━━━ DATA PROVIDED

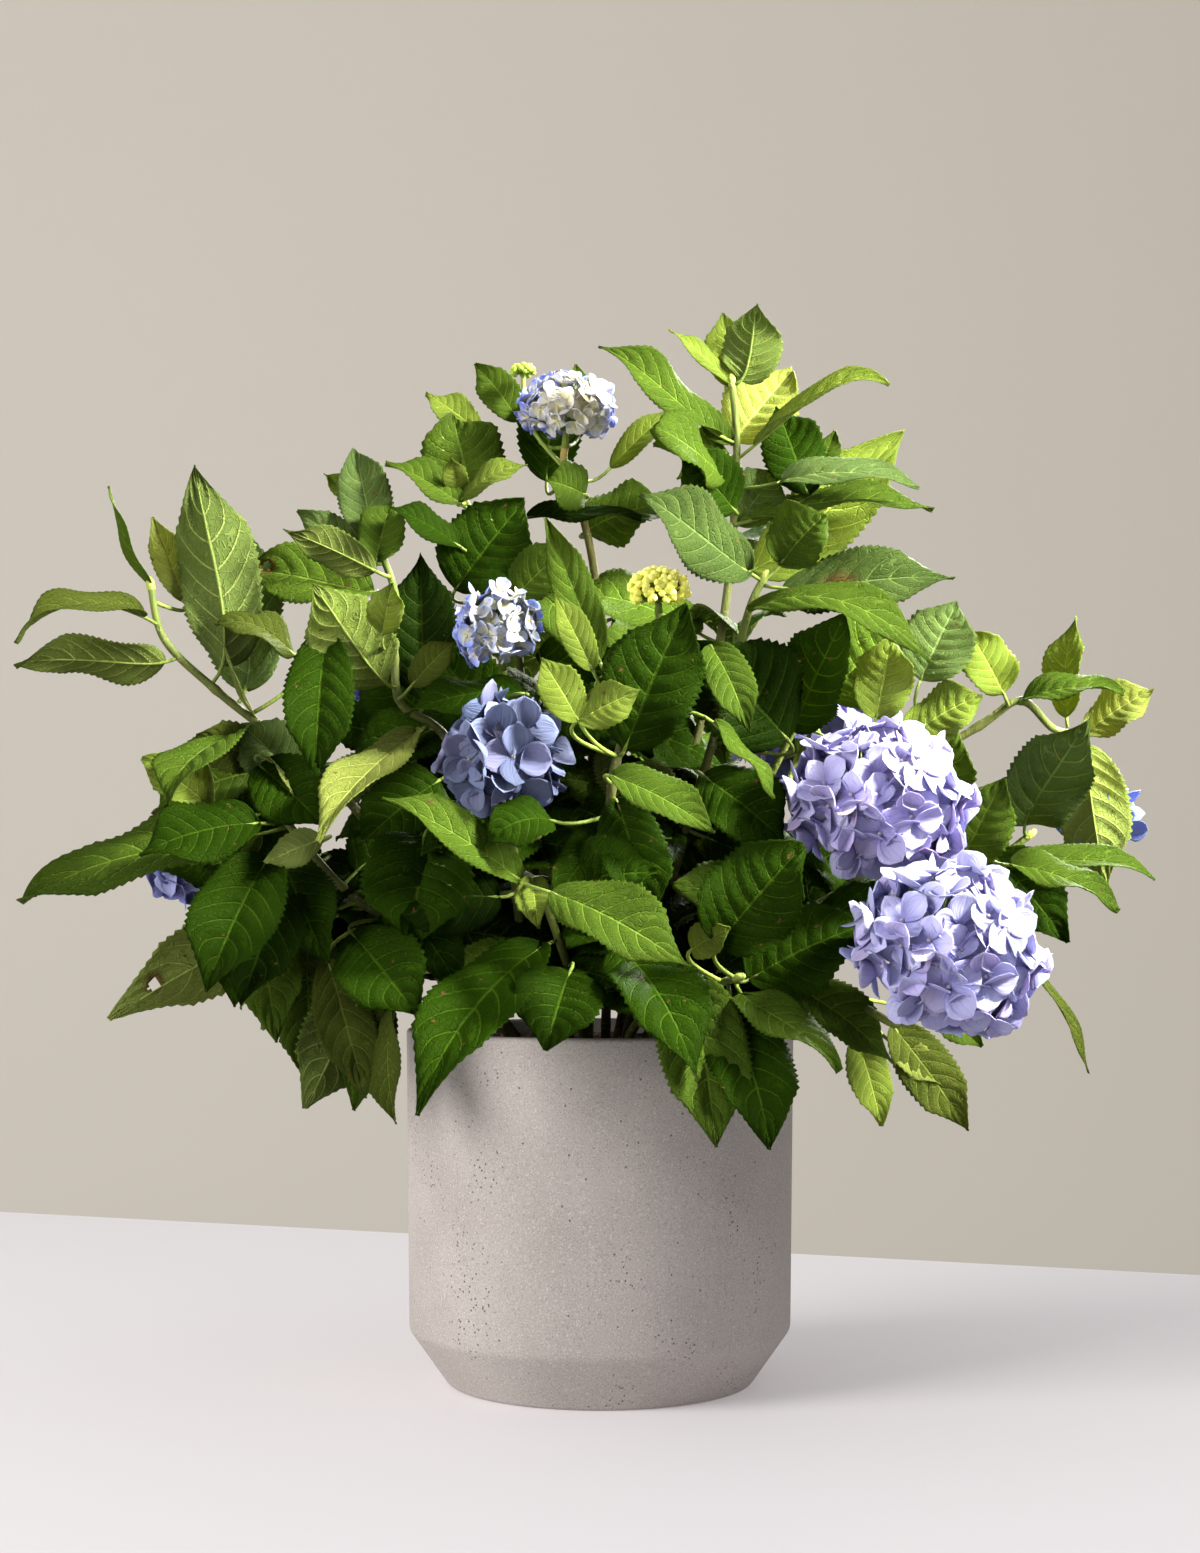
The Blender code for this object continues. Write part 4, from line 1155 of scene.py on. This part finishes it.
def add_bud_cluster(stem):
    """A young flower head, still in tight bud, behind the white one."""
    rng = random.Random(5)
    middle = Vector((-0.057, 0.030, 0.738))
    gather = Gather("stem")
    root = cane_line("white_head")[-14]
    line = smooth_line([root, root.lerp(middle, 0.5) + Vector((-0.012, 0.008, 0.0)), middle], 6)
    add_tube(gather, line, [0.0018] * len(line), [GREEN_STEM] * len(line), 8)
    count = 26
    for i in range(count):
        level = 1.0 - (i + 0.5) / count * 1.5
        ring = math.sqrt(max(0.0, 1.0 - level * level))
        way = Vector((ring * math.cos(i * 2.4), ring * math.sin(i * 2.4), level))
        spot = middle + Vector((way.x * 0.008, way.y * 0.008, way.z * 0.004))
        add_ball(gather, spot, rng.uniform(0.0018, 0.0028), (0.26, 0.38, 0.04), 1.0, way)
    buds = gather.make("bud_cluster", [stem])
    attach(buds, "root")


# ---------------------------------------------------------------- pot and soil
def add_turned(gather, profile, steps, tone):
    """Rings round the pot's axis, from a profile of (radius, height) that starts and ends on the axis."""
    rings = []
    for radius, height in profile:
        ring = []
        for k in range(steps if radius > 0.0001 else 1):
            angle = math.tau * k / steps
            ring.append(gather.point((radius * math.cos(angle), radius * math.sin(angle), height), tone))
        rings.append(ring if len(ring) > 1 else ring * steps)
    for low, high in zip(rings, rings[1:]):
        for k in range(steps):
            after = (k + 1) % steps
            corners = dict.fromkeys((low[k], high[k], high[after], low[after]))
            if len(corners) > 2:
                gather.faces.append(tuple(corners))


def rounded(profile, radius, steps=5):
    """The profile with each inner corner rounded."""
    made = [profile[0]]
    for before, corner, after in zip(profile, profile[1:], profile[2:]):
        a, b, c = (Vector((*p, 0.0)) for p in (before, corner, after))
        reach = min(radius, (a - b).length * 0.45, (c - b).length * 0.45)
        start = b + (a - b).normalized() * reach
        end = b + (c - b).normalized() * reach
        for k in range(steps + 1):
            t = k / steps
            spot = start * (1 - t) ** 2 + b * 2 * t * (1 - t) + end * t * t
            made.append((spot.x, spot.y))
    made.append(profile[-1])
    return made


def add_pot(material):
    top = POT_RADIUS
    foot = POT_RADIUS - POT_TAPER
    inner_top = top - POT_WALL
    corners = [
        (0.0, FLOOR_THICKNESS),
        (foot - FOOT_CHAMFER_IN - POT_WALL * 0.5, FLOOR_THICKNESS),
        (inner_top - POT_TAPER, FLOOR_THICKNESS + FOOT_CHAMFER_UP),
        (inner_top, POT_HEIGHT),
        (top, POT_HEIGHT),
        (foot, FOOT_CHAMFER_UP),
        (foot - FOOT_CHAMFER_IN, 0.0),
        (0.0, 0.0),
    ]
    gather = Gather("turned")
    add_turned(gather, rounded(corners, POT_CORNER), 160, (0.3, 0.3, 0.3))
    pot = gather.make("planter", [material])
    for vert in pot.data.vertices:
        rough = noise.noise(vert.co * 45.0) * 0.00035 + noise.noise(vert.co * 12.0) * 0.0005
        flat = Vector((vert.co.x, vert.co.y, 0.0))
        if vert.co.z > 0.001 and flat.length > 0.05:
            vert.co += flat.normalized() * rough
    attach(pot, "root")
    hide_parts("pot")


def add_chip(gather, middle, size, rng):
    """A flat splinter of bark with rough edges."""
    turn = Matrix.Rotation(rng.uniform(0.0, math.tau), 3, "Z")
    turn = turn @ Matrix.Rotation(rng.uniform(-0.5, 0.5), 3, "X")
    tone = rng.choice(BARK_TONES)
    sides = 7
    rings = []
    for level, pull in ((-0.5, 0.78), (0.0, 1.0), (0.45, 0.90), (0.55, 0.55)):
        ring = []
        for k in range(sides):
            angle = math.tau * k / sides
            far = pull * (1.0 + rng.uniform(-0.18, 0.18))
            along = math.cos(angle) * size * far
            across = math.sin(angle) * size * 0.45 * far
            spot = Vector((along, across, level * size * 0.34))
            ring.append(gather.point(middle + turn @ spot, scaled(tone, rng.uniform(0.85, 1.15))))
        rings.append(ring)
    gather.skin(rings)


def add_soil(material):
    """The bed of soil, closed below, and the bark chips that lie on it."""
    rng = random.Random(21)
    reach = POT_RADIUS - POT_WALL - 0.0016
    shoulder = FLOOR_THICKNESS + FOOT_CHAMFER_UP
    foot = POT_RADIUS - POT_TAPER - FOOT_CHAMFER_IN - POT_WALL * 0.5 - 0.002
    bed = Gather("turned")
    shares = (0.0, 0.12, 0.25, 0.4, 0.55, 0.7, 0.85, 1.0)
    profile = [(reach * share, SOIL_TOP - 0.005 * share**6) for share in shares]
    profile += [(reach - POT_TAPER, shoulder + 0.002), (foot, FLOOR_THICKNESS + 0.001)]
    profile.append((0.0, FLOOR_THICKNESS + 0.001))
    add_turned(bed, profile, 72, (0.050, 0.030, 0.018))
    for i, point in enumerate(bed.points):
        spot = Vector(point)
        if spot.z > 0.2:
            spot.z += noise.noise(spot * 90.0) * 0.0016
            bed.points[i] = tuple(spot)
    for i in range(CHIP_COUNT):
        angle = i * CHIP_TURN
        radius = (reach - 0.010) * math.sqrt((i + 0.5) / CHIP_COUNT)
        size = rng.uniform(0.0045, 0.0110)
        height = SOIL_TOP + 0.001 + rng.uniform(0.0, 0.0045)
        add_chip(bed, Vector((radius * math.cos(angle), radius * math.sin(angle), height)), size, rng)
    soil = bed.make("bark_mulch", [material])
    soil.data.shade_flat()
    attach(soil, "root")
    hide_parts("potting_soil")


# ---------------------------------------------------------------- stage, light and camera
def add_sheet(name, corners, material):
    """A flat piece of the stage, and a collection of it alone."""
    mesh = bpy.data.meshes.new(name)
    mesh.from_pydata(corners, [], [tuple(range(len(corners)))])
    made = bpy.data.objects.new(name, mesh)
    made.data.materials.append(material)
    bpy.context.scene.collection.objects.link(made)
    alone = bpy.data.collections.new(name + "_alone")
    alone.objects.link(made)
    return alone


def add_stage():
    """The table and the wall behind it. Returns the table's collection."""
    # The table grows a little lighter to the right, painted light against the lamps' falloff; the wall darker
    # to the right, painted shade.
    table = plain_material("white_table", (0.70, 0.67, 0.685), (0.73, 0.70, 0.715), 0.6)
    wall = plain_material("pale_wall", (0.743, 0.682, 0.594), (0.671, 0.612, 0.518), 0.9)
    add_sheet("wall", [(-9, 6.0, -3), (9, 6.0, -3), (9, 6.0, 6), (-9, 6.0, 6)], wall)
    return add_sheet("table", [(-6, -6, 0), (6, -6, 0), (6, -1.515, 0), (-6, 2.88, 0)], table)


def add_lamp(name, kind, spot, aim, size, power, colour, only=None):
    """A round soft lamp. A SPOT lights a circle round its aim. With a collection, it lights only that."""
    lamp = bpy.data.lights.new(name, kind)
    if kind == "AREA":
        lamp.shape = "DISK"
        lamp.size = size
    else:
        lamp.shadow_soft_size = size
        lamp.spot_size = math.radians(SPOT_CONE)
        lamp.spot_blend = 0.8
    lamp.energy = power
    lamp.color = colour
    made = bpy.data.objects.new(name, lamp)
    made.location = spot
    made.rotation_euler = (Vector(aim) - Vector(spot)).to_track_quat("-Z", "Y").to_euler()
    if only:
        made.light_linking.receiver_collection = only
    bpy.context.scene.collection.objects.link(made)
    return made


def lit_pieces(name, starts):
    """A collection of the pieces whose names start so, for a lamp that lights only them."""
    lit = bpy.data.collections.new(name)
    for piece in bpy.context.scene.objects:
        if piece.name.startswith(starts):
            lit.objects.link(piece)
    return lit


def add_lights(table):
    plant = lit_pieces("plant", ("stem_", "leaves_", "flower", "bud_"))
    green = lit_pieces("green_parts", ("stem_", "leaves_"))
    crown = (0.20, 0.0, 0.60)
    add_lamp("window", "AREA", (-3.9, -2.2, 1.7), (0.0, 0.0, 0.15), 2.6, 250.0, (1.0, 0.98, 0.95))
    add_lamp("high_right", "SPOT", (1.8, -0.9, 1.9), crown, 0.30, 2150.0, (1.0, 0.98, 0.93), plant)
    add_lamp("behind_right", "SPOT", (1.1, 1.7, 1.8), crown, 0.36, 2000.0, (1.0, 0.98, 0.88), plant)
    right_side = (0.32, 0.0, 0.50)
    add_lamp("side_right", "SPOT", (2.4, -1.5, 1.1), right_side, 0.60, 1100.0, (1.0, 0.98, 0.94), green)
    over_table = (1.6, -0.6, 3.0)
    wash = add_lamp("table_wash", "AREA", over_table, (0.3, 0.0, 0.0), 1.5, 40.0, (1.0, 0.98, 0.98), table)
    wash.light_linking.blocker_collection = table
    world = bpy.data.worlds.new("soft_room")
    bpy.context.scene.world = world
    world.use_nodes = True
    back = next(n for n in world.node_tree.nodes if n.type == "BACKGROUND")
    back.inputs["Color"].default_value = (0.97, 0.98, 1.0, 1.0)
    back.inputs["Strength"].default_value = 0.60
    bpy.context.scene.view_settings.view_transform = "Standard"


def add_camera():
    """Level, at the height of the lower leaves, with the frame shifted up to take in the plant's top."""
    lens = bpy.data.cameras.new("camera")
    lens.lens = 56.2
    lens.sensor_width = 36.0
    lens.sensor_fit = "AUTO"
    lens.shift_y = 0.0757
    lens.clip_end = 60.0
    camera = bpy.data.objects.new("camera", lens)
    camera.location = (0.0, -1.76, 0.352)
    camera.rotation_euler = (math.pi / 2, 0.0, 0.0)
    bpy.context.scene.collection.objects.link(camera)
    bpy.context.scene.camera = camera


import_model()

STONE = stone_material("cast_stone_speckled")
BARK = bark_material("bark_chips")
STEM = stem_material("green_bark_dotted")
LEAF_UPPER = leaf_material("leaf_upper", False)
LEAF_UNDER = leaf_material("leaf_under", True)
PETAL = petal_material("sepal")

add_pot(STONE)
add_soil(BARK)
add_leaves(LEAF_UPPER, LEAF_UNDER, STEM)
for each in HEADS:
    add_head(each, PETAL, STEM)
add_bud_cluster(STEM)
add_lights(add_stage())
add_camera()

━━━━━━

AIM
Where a line of the data holds "scene", show that line.

WRITTEN RESPONSE
The Blender code for this object continues. Write part 4, from line 1155 of scene.py on. This part finishes it.
    bpy.context.scene.collection.objects.link(made)
    bpy.context.scene.collection.objects.link(made)
    for piece in bpy.context.scene.objects:
    bpy.context.scene.world = world
    bpy.context.scene.view_settings.view_transform = "Standard"
    bpy.context.scene.collection.objects.link(camera)
    bpy.context.scene.camera = camera